Most compliance officers now know to be wary of banking, or conducting transactions with, companies formed in the British Virgin Islands, in light of the Panama Papers disclosures regarding the use of BVI corporations, formed with bearer shares, for tax evasion, for hiding the proceeds of corruption, or for a number of financial crimes. There is one additional caveat that should be observed: dealing with Restricted Purposes Companies (RPC) from that jurisdiction, could expose your bank, or your clients, to additional risks not generally known.
The BVI restricted purposes company has finite, and very limited, corporate powers and capacity; it is specifically limited to undertake a specific activity. Any other use of the company is outside its scope and authority. This means that banks, and clients, that conduct business with a restricted purpose company cannot presume that the transaction was authorized, and within the power of the company.
While BVI regulations require that such corporations carry the unique designation "(SPV)," for Special Purpose Vehicle, in their corporate name, unless one is aware of precisely what that means, individuals could fail to make the appropriate due diligence inquiries, to ascertain whether the transaction at hand is authorized. The other issue is, of course, whether a financial criminal will delete that restrictive designation from its corporate vehicle name, when seeking to deposit the proceeds of crime in an account in your bank.

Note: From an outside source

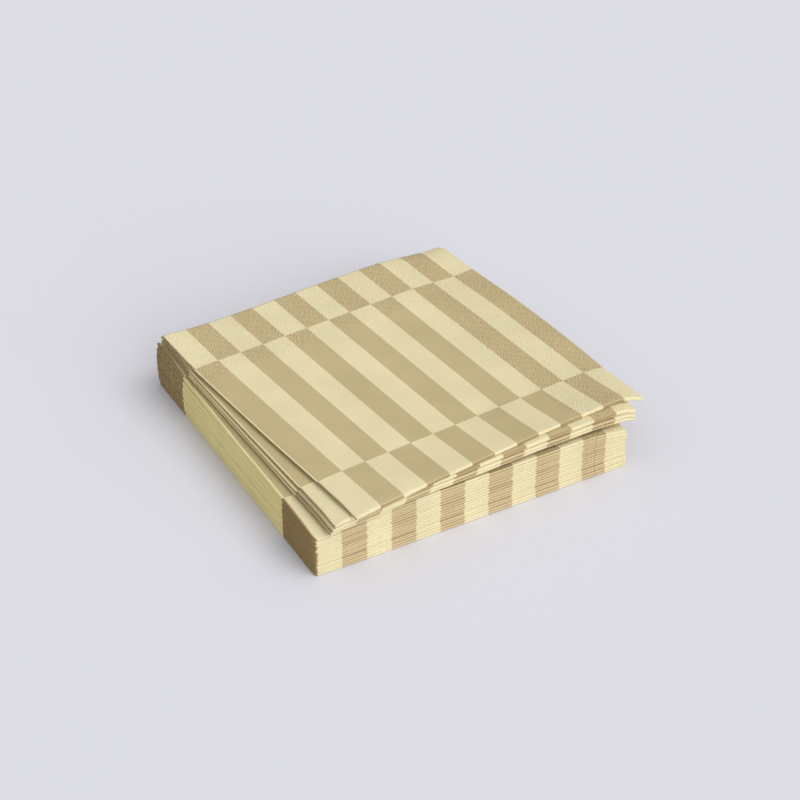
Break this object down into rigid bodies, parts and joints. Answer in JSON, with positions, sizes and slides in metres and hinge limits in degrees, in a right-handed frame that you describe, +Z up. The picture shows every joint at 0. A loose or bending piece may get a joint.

As one legitimate purpose of an SPV is to remove debt from a corporation's balance sheet, it has a potential as an instrumentality of financial crime. Remember also that money launderers are only limited by their imagination, and they will certainly find a way to utilize an SPV to clean dirty money, if they haven't already done so.
The most pressing reason for compliance to be concerned, though, is the failure of a client, counter-party, or customer's customer to identify his BVI company as an RPC. Given your utter inability to identify the Beneficial Owner of a BVI company, a bank customer could be defrauded, and then have no recourse through litigation, when a default occurs, and it turns out to be an unauthorized transaction.
Do we need to obtain an affidavit, affirming that a certain BVI company is not an SPV, or will a certified copy of the articles of incorporation suffice, given the rampant use of Photoshop to alter documents ?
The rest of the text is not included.